IU East has experienced significant enrollment growth since 2007, with continued record-breaking enrollment figures. As a direct result, IU East is in the process of hiring 40 full-time faculty, administrators and professional staff to further enhance the campus’ mission as a comprehensive bachelor’s and master’s degree institution.
The study revealed that IU East’s employment impact included 377 direct jobs and another 325 indirect or induced jobs. As a result of IU East’s operations, a total of 702 jobs were supplied in 2011 for the state of Indiana.
Not only does IU East benefit the state economically and through employment, faculty, staff and students provide more than $3.7 million annually in charitable donations and volunteer services including:
• $820,000 donated to local charitable organizations by IU East faculty, staff and students.
• Nearly $2.9 million in value of volunteer time provided to area communities by IU East faculty, staff and students.
About the report
IU commissioned Tripp Umbach in 2011 to produce the economic impact report to provide a comprehensive independent analysis of economic activity associated with the university and IU Health. The cost of the study was $75,000.
Tripp Umbach is the national leader in providing economic impact analysis for universities, health care organizations and academic medical centers. The company has completed more than 150 economic impact studies over the past 20 years, including for a number of other Big Ten universities and IU peer universities, including The Pennsylvania State University, The Ohio State University, the University of Iowa and the University of Washington.
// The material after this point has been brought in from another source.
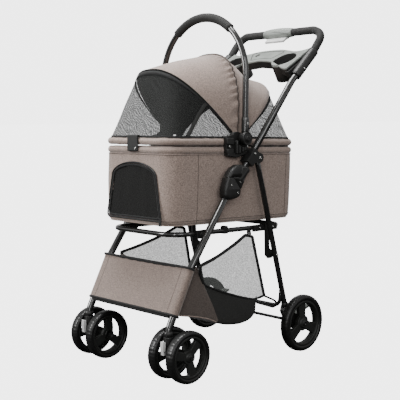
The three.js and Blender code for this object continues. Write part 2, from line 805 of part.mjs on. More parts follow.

Tripp Umbach was asked to measure the economic, employment and government revenues generated by the university and IU Health, including indirect and induced economic activity. Tripp Umbach used data supplied by IU and IU Health, and its affiliates, and calculated the economic impact using IMPLAN modeling software created by the Minnesota IMPLAN Group.
The economic impact figures used in this report include spending on goods, services and taxes within Indiana by IU, IU Health and individuals and organizations that do business with the university and the health care system. The figures reported by Tripp Umbach represent only economic impact in the state of Indiana. Spending associated with IU and IU Health that occurred outside the state or country was not included.